Hi all,
I have 3 disks in a LVM volume with XFS on it. After a recent powerfailiure it
no longer came up. At first it would try to do a recovery and get a lot of:
hdg: dma_intr: status=0x51 { DriveReady SeekComplete Error }
hdg: dma_intr: error=0x40 { UncorrectableError }, LBAsect=134840697,
sector=134840696
end_request: I/O error, dev 22:01 (hdg), sector 134840696
As I go through the log now however I see some new errors:
hdg: read_intr: status=0x59 { DriveReady SeekComplete DataRequest Error }
hdg: read_intr: error=0x40 { UncorrectableError }, LBAsect=134840697,
sector=134840696
end_request: I/O error, dev 22:01 (hdg), sector 134840696
I take it that this means it has gone worse. (read_intr error instead of
dma_intr which I have seen is quite common.) This is on a LVM volume with 220G
of data.
So I have a few questions:
Is there any way of getting the data on the other disks back? From what I've
seen of the logs it's hdg that's bad.
Is there any way of getting warned about this before it happens? I did get a
lot of dma_intr errors first, but it seemed to me then that a lot of other
people were getting them and safely (?) ignoring them. (From the kernel and
LVM
lists.)
Is there any way I can be "proactive" in avoiding this?

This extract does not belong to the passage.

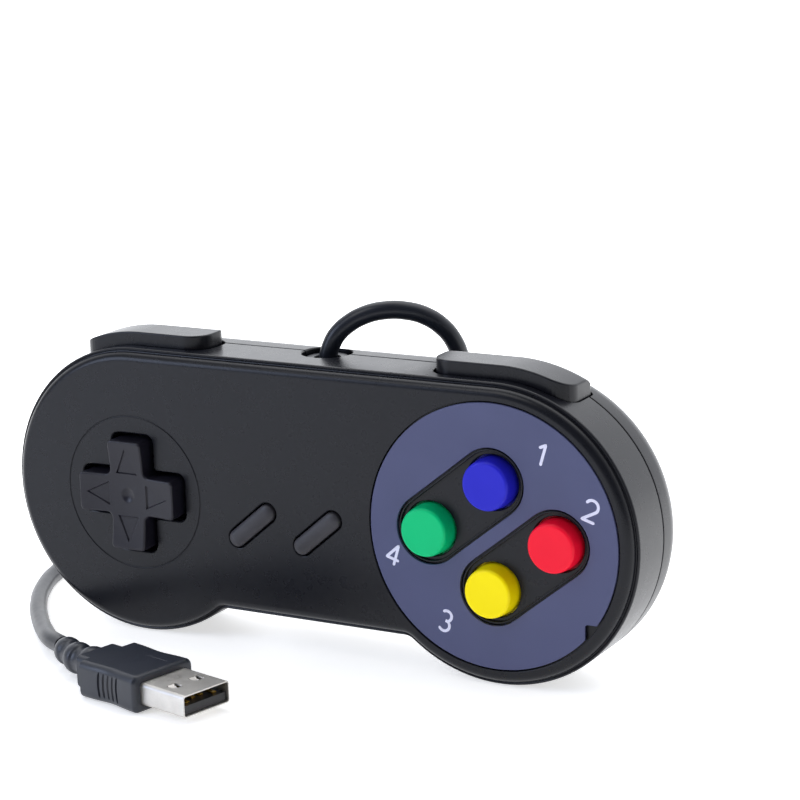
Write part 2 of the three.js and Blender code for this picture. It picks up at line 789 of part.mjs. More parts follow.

By storing metadata
redundantly for instance? (I assume that in this particular case it's those
parts of the drive which has gone, which is why I'm left with an unmount and
unrecoverable system.)
Would a check with for instance Bonnie catch a problem like this before it
gets
bad?
I've seen this in a couple of places now, perhaps it would be a good idea to
put it in the FAQ or some documents?
Marcus Hast, Lund, Sweden, Earth.
Living long and prosperous.
|